Unexpected underwater issues lead to delays in Broad Ripple bridge project

INDIANAPOLIS — For the third straight summer, the Broad Ripple Village has a major construction project happening on its roads.

The Westfield Boulevard Bridge has been shut down over the Central Canal since January. When FOX59/CBS4 first reported the project, the Indianapolis Department of Public Works said the closure would reopen after 100 days in mid-April.

Sitting on May 2, and the bridge structure is finished but the road is nowhere near ready for cars, as gravel covers the flat surface above the bridge.

”It’s been a pain in the rear end,” said Mary Starkey, a six-year Broad Ripple resident who was walking on the Monon Trail on Thursday.

The Central Canal was drained earlier this year to allow DPW to completely replace the bridge. Citizens Energy Group also took advantage of the empty canal to clean out some of the muck, and other items.

Now, the water is back to flowing and the animals that call it home have settled back in.

”It looks better than it did, it looks safer,” said Leslie Dolin, the owner of Monon Coffee Company. “It’s nice to have water back in the canal.”

Dolin’s shop is right around the corner from the Westfield Boulevard construction in the Broad Ripple Village. FOX59/CBS4 first talked to Dolin when the bridge project was announced in December. At the time, BR business owners were still recovering from two years of construction along Broad Ripple Avenue.

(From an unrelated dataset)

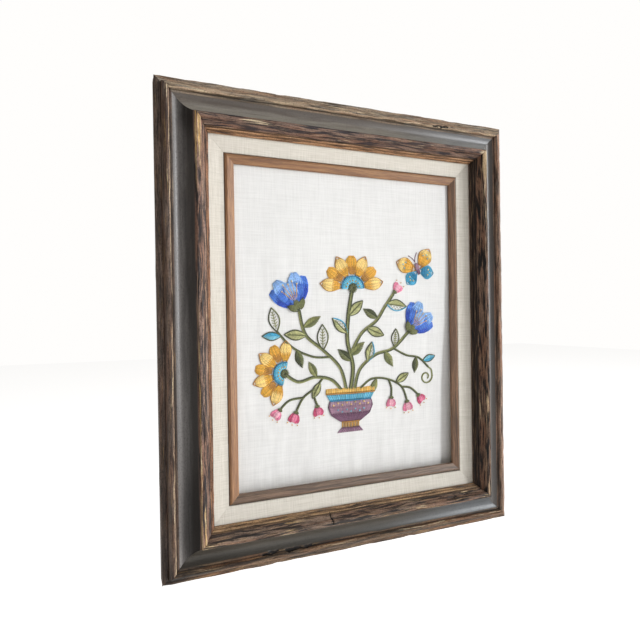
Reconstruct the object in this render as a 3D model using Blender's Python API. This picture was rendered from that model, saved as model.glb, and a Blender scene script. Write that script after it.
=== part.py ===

”I think we were all panicked like, ‘Here we go again.’ What’s going to happen? We’re barely making it now,” Dolin said, talking to FOX59/CBS4 again on Thursday.

With heavy construction still closing the bridge more than two weeks before its original date to partially reopen, neighbors said they’re used to the delays.

”Any more you just have to roll with it, because your only alternative is to move out of the neighborhood,” Starkey said.

Corey Ohlenkamp, a public information officer with Indy DPW, said the delay came from under the water.

“When we got down and brought the bridge all the way down to the base supports, the footers, that we call them, in the base of the canal, they were in more rough shape than we initially anticipated, so that added on some extra construction time,” Ohlenkamp said.

Since this unanticipated snag was underwater, Ohlenkamp said it’s tough to predict and the best they can do is an educated guess.

The good news – Dolin said the business impact hasn’t been too noticeable for her sales at the Monon Coffee Company.

”I think there is enough traffic flow in the neighborhood that it really hasn’t affected us too bad,” Dolin said.

But, that doesn’t mean business owners and neighbors wouldn’t have preferred to have the bridge partially reopened in mid-April like in the original plan. The Broad Ripple Village will now enter a third straight summer with a major construction project.

”It’s never-ending,” Dolin said. “I’m honestly waiting for that to be done and waiting to see what they drop on us next.”

Ohlenkamp said he does not believe there is another serious DPW project happening in Broad Ripple in the foreseeable future.

Ohlenkamp said crews are on track right now to reopen the Westfield Boulevard bridge partially in the next 30 days, barring any further delays.

That would line up with one of the biggest events of the year in Broad Ripple, the Duck Race. Hundreds of rubber ducks will be dropped in the Central Canal at the Monon Pedestrian Bridge, right next to the Westfield Boulevard Bridge. Folks are hoping the bridge is at least partially reopened before that big crowd comes into the village on June 1.

DPW said the Westfield Boulevard Bridge should be entirely back open with the project complete this fall.